Will Larson has a theory about why his team finished a Kubernetes migration in three months.

The answer, he thinks, isn't that the work was simpler. It's that his engineers barely did any of the implementing.

Larson, an engineering executive at fintech company Imprint, published a post this week on his blog Irrational Exuberance comparing two infrastructure projects a decade apart. In 2014, as a manager at Uber, a three-person team spent the better part of six months building a self-service provisioning platform — most of it in implementation. In 2026, a similarly-sized Imprint team completed a full Kubernetes/ArgoCD continuous deployment migration in three months. The code was mostly written by agents. The engineers spent their time on design, reviewing agent PRs, and course-correcting when things went sideways.

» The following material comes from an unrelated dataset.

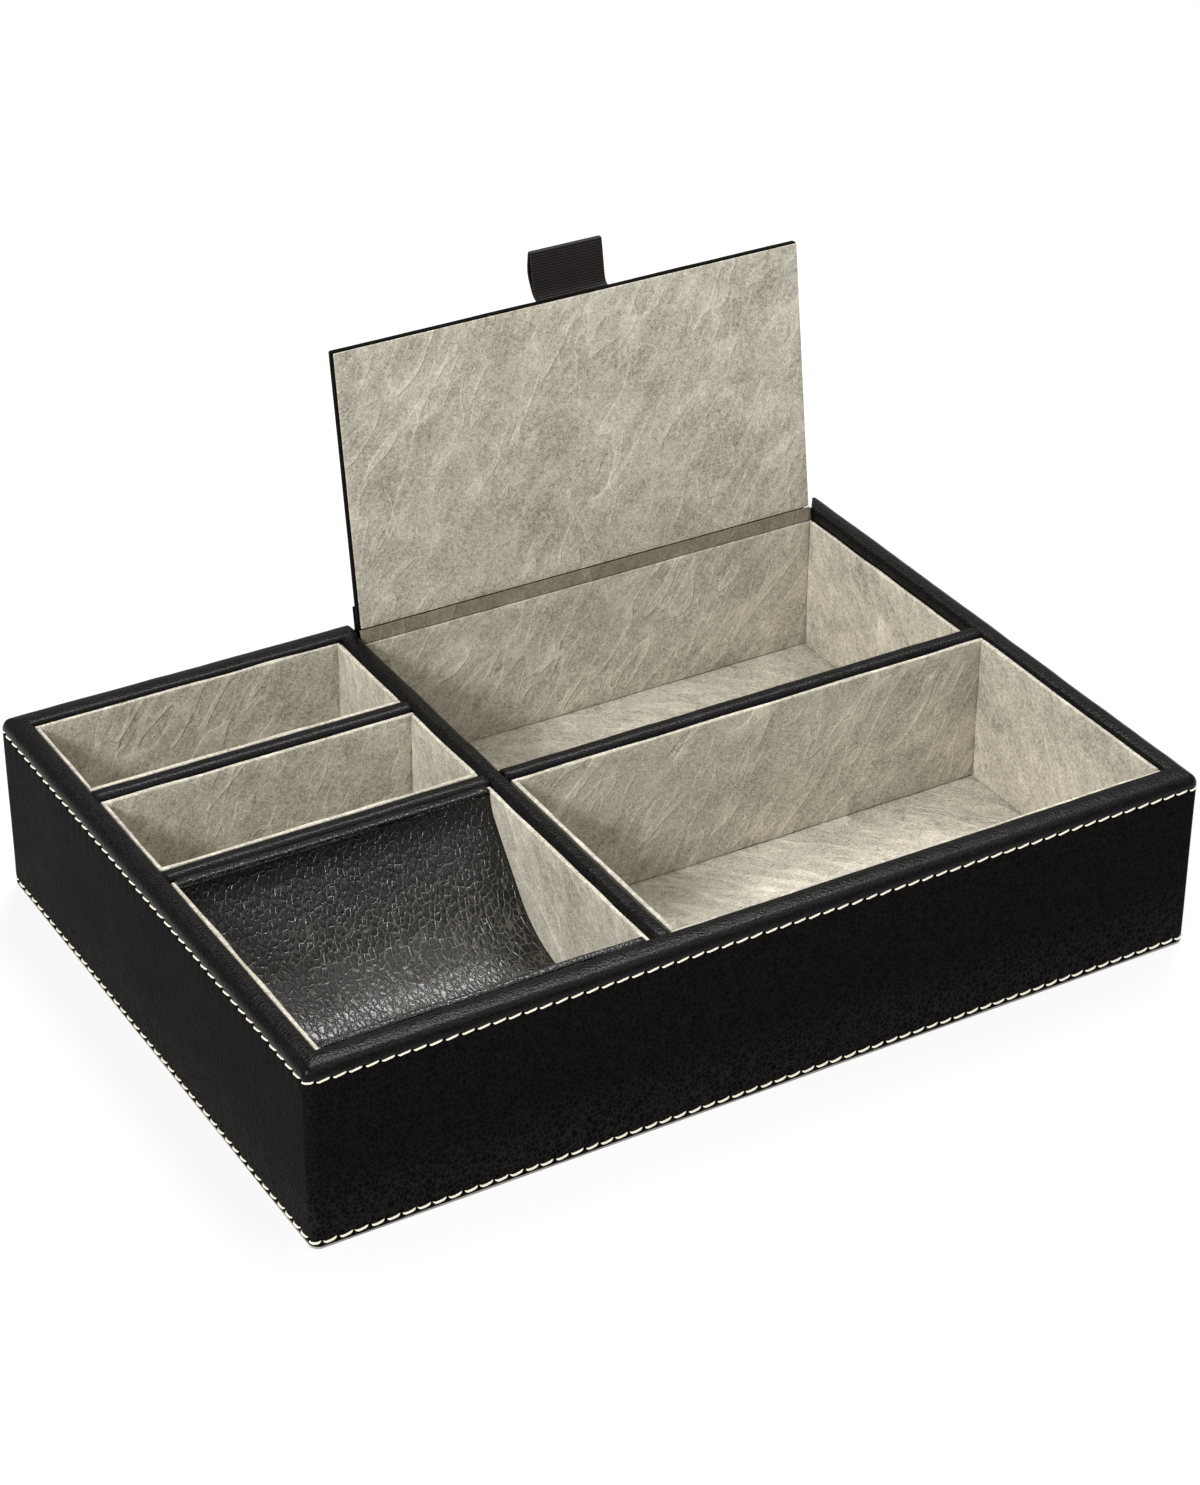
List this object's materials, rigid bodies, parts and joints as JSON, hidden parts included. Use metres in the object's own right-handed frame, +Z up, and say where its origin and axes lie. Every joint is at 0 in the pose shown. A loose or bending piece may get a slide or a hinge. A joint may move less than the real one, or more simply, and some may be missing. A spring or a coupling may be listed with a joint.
{
  "type": "valet tray",
  "caption": "Black leather valet tray with suede-lined compartments, a curved leather coin scoop, and a hinged watch lid with a ribbon pull tab.",
  "frame": {"origin": "centre of the flat underside, on the surface the tray stands on", "axes": "+X along the long front, +Y to the rear where the lid hinges, +Z up"},
  "size_m": [0.254, 0.19, 0.1427],
  "materials": {
    "leather": "satin",
    "suede": "matte",
    "hinge_suede": "matte",
    "fibreboard": "matte",
    "card": "matte",
    "ribbon": "matte",
    "thread": "matte",
    "underside": "matte"
  },
  "bodies": {
    "tray": {"coin_left_lining": "suede", "coin_right_lining": "suede", "cufflink_floor_lining": "suede", "cufflink_front_lining": "suede", "cufflink_rear_lining": "suede", "cufflink_left_lining": "suede", "cufflink_right_lining": "suede", "note_floor_lining": "suede", "note_front_lining": "suede", "note_rear_lining": "suede", "note_left_lining": "suede", "note_right_lining": "suede", "wallet_floor_lining": "suede", "wallet_front_lining": "suede", "wallet_rear_lining": "suede", "wallet_left_lining": "suede", "wallet_right_lining": "suede", "watch_floor_lining": "suede", "watch_front_lining": "suede", "watch_rear_lining": "suede", "watch_left_lining": "suede", "watch_right_lining": "suede", "outer_cover": "leather", "centre_divider_cap": "leather", "watch_divider_cap": "leather", "coin_divider_cap": "leather", "note_divider_cap": "leather", "coin_scoop_leather": "leather", "hinge_leather": "leather", "base_board": "fibreboard", "front_wall_board": "fibreboard", "rear_wall_board": "fibreboard", "left_wall_board": "fibreboard", "right_wall_board": "fibreboard", "centre_divider_board": "fibreboard", "watch_divider_board": "fibreboard", "coin_divider_board": "fibreboard", "note_divider_board": "fibreboard", "coin_scoop_card": "card", "top_thread": "thread", "bottom_thread": "thread", "underside_sheet": "underside", "hinge_band": "hinge_suede"},
    "lid": {"lid_board": "fibreboard", "lid_cover": "leather", "lid_lining": "suede", "pull_tab": "ribbon"}
  },
  "joints": [
    {"name": "lid_hinge", "type": "hinge", "parent": "tray", "child": "lid", "pos_m": [0.0474, 0.084, 0.0506], "axis": [1, 0, 0], "range_deg": [0, 98], "deforming": ["hinge_leather", "hinge_band"]}
  ]
}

That comparison sets up the real argument of the post. Larson breaks the bottlenecks facing engineering teams into three: time, attention, and judgment. Coding agents have largely solved the first — they generate code faster than any human. They're making progress on the second. What they haven't figured out is judgment: knowing when an architectural decision is going to cause pain two years from now, catching a fundamentally wrong approach before a team is three weeks in, making calls that hold up long after the key person on a project has moved on.

The implication is that senior engineers are no longer primarily implementers. They're directors — evaluating whether agents are building the right thing, not just building things.

To close that gap at scale, Larson proposes "datapacks": bundles of expert knowledge and coding conventions that teams could feed directly into coding agents as context. A team without deep expertise in database migrations could load a datapack written by someone who has done dozens of them, effectively borrowing that judgment. He envisions publishers — O'Reilly is his example — distributing these through package managers integrated into coding agent toolchains, structured the way npm or pip handle code dependencies today.

It's an ambitious idea, and Larson doesn't claim to have resolved the obvious hard parts: how datapacks get validated, how they stay current, whether packaged expertise can actually substitute for institutional knowledge. He treats those as downstream problems.

Creativity, he says, is the frontier after judgment — but he's not there yet.

The post is worth reading because Larson isn't extrapolating from benchmarks. He's describing a real project, with real team sizes and timelines, trying to articulate what engineering work actually feels like once agents absorb the implementation layer. That grounding makes the datapacks idea more compelling than it would be as pure speculation. Whether it points to a real product category — somewhere at the intersection of developer tooling, AI infrastructure, and technical publishing — is a question someone is probably already trying to answer.